The Effect of Cumulus Friction on the Simulation of the January Hadley Circulation by the GLAS Model of the General Circulation

Abstract

A simple scheme to parameterize the vertical mixing of horizontal momentum by cumulus convection has been added to the GLAS model of the general circulation. This cumulus friction term had little effect on the simulation of the general circulation, however, until deep, “hot tower” clouds were added to the model's cumulus cloud spectrum. Therefore, two January simulations have been run with the new, extended cumulus spectrum: an experiment with cumulus friction and a control without cumulus friction. Cumulus friction has strengthened the winter Hadley circulation in the experiment by 14% and has smoothed the mean meridional wind field. The zonally averaged, mean westerly shear of the tropics has decreased, and the tropical “bulge” of the jet stream has diminished. Contrary to the results of previous simulations by the GLAS model, which have included a significant amount of vertical momentum mixing, eddy kinetic energy has actually increased slightly in the present experiment. The results of this experiment support the idea that the intensity of the mean meridional circulation is regulated by the atmosphere's angular momentum budget. Changes in the zonally-averaged, mean Coriolis force correlate well with the new cumulus friction term.

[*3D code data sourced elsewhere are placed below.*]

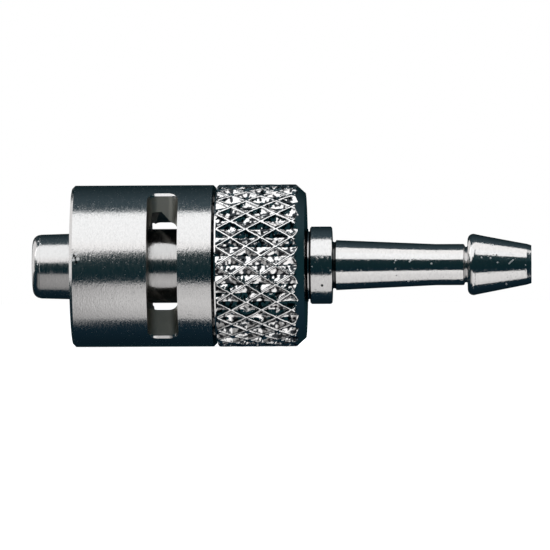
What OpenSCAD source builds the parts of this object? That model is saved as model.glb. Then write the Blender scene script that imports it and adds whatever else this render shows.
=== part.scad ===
// Male luer lock fitting with a free-turning lock nut and a hose barb, turned from stainless steel.
// The axis lies along X. The origin is the centre of the luer cone's end face, +X points to the barb.

/* [Luer cone] */
// Diameter of the cone carried forward to its end face
tip_d = 3.93; // [3.90:0.01:3.99]
// Growth of the cone's diameter per unit of length, 6 % on every luer cone
luer_taper = 0.06; // [0.05:0.005:0.07]
// Length of the tapered cone
cone_l = 6.6; // [6.0:0.1:7.4]
// Radius that rounds the cone's end
tip_round = 0.5; // [0.2:0.05:0.7]
// How far the cone stands out of the lock sleeve
nose_out = 2.48; // [2.1:0.02:3.2]

/* [Luer body] */
// Diameter of the body behind the cone
body_d = 4.58; // [4.5:0.02:5.0]
// How far the thrust flange, which the knurled cap pulls on, stands out of the body
flange_rim = 0.71; // [0.4:0.01:0.9]
// Thickness of the thrust flange
flange_t = 1.0; // [0.6:0.1:1.4]
// How far the journal, which the knurled cap turns on, is set in from the body
journal_step = 0.19; // [0.1:0.01:0.3]
// Bore from the cone's end to the hose nipple
tip_bore_d = 2.2; // [1.8:0.1:2.4]

/* [Hose nipple] */
// How far the stop collar stands out of the journal
collar_rim = 0.3; // [0.2:0.01:0.5]
// Thickness of the stop collar
collar_t = 1.35; // [1.0:0.05:1.8]
// Length of the land behind the collar, with the undercut in it
undercut_land = 0.27; // [0.27:0.01:0.4]
// Radius of the round undercut behind the collar
undercut_round = 0.115; // [0.08:0.005:0.13]
// Diameter of the neck at its front
neck_front_d = 3.1; // [3.05:0.01:3.15]
// Diameter of the neck's straight rear
neck_rear_d = 2.55; // [2.45:0.01:2.65]
// Length of the neck's tapered front
neck_taper_l = 6.15; // [5.5:0.05:6.8]
// Length of the whole neck
neck_l = 7.92; // [7.2:0.02:9.0]
// Radius that rounds the neck's rear corner
neck_round = 0.1; // [0.06:0.01:0.16]
// Depth of the groove in front of the barb, down to its round floor
groove_h = 0.1; // [0.05:0.01:0.12]
// Width of the groove in front of the barb
groove_w = 0.19; // [0.18:0.01:0.3]
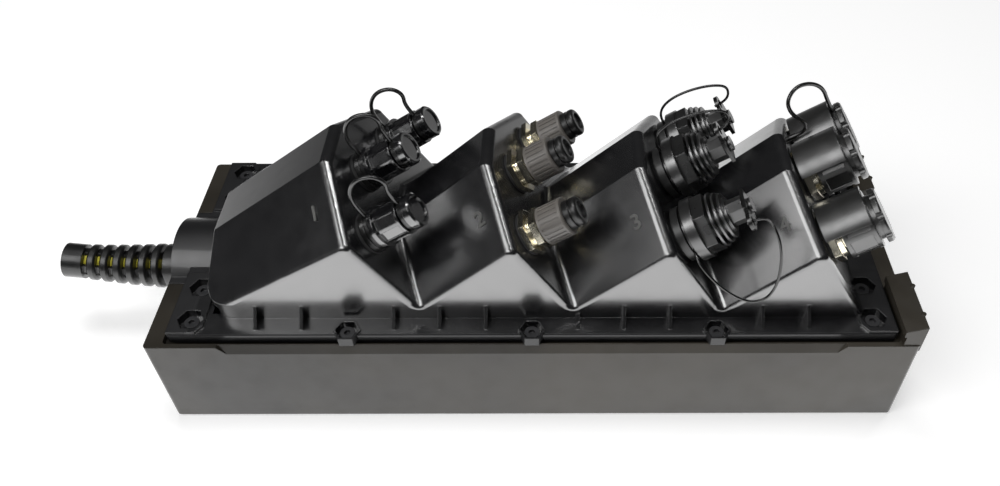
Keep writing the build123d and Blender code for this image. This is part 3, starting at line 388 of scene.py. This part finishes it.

The intensification of the winter Hadley circulation is a direct response of the mean meridional flow field to the downward cumulus flux of relative angular momentum in the winter hemisphere. The figure obtained for the strengthening of the Hadley cell by cumulus convection is in line with Schneider's (1977) results. The stronger Hadley circulation and most of the structural changes of the mean meridional wind field render the GLAS simulation closer to Oort and Rasmusson's (1970, 1971) observations. A more realistic simulation of the mean meridional wind field, however, will require a more realistic mean zonal wind field as well as an improved cumulus parameterization scheme which realistically predicts very deep clouds and which makes full use of the available vertical resolution of the GLAS model.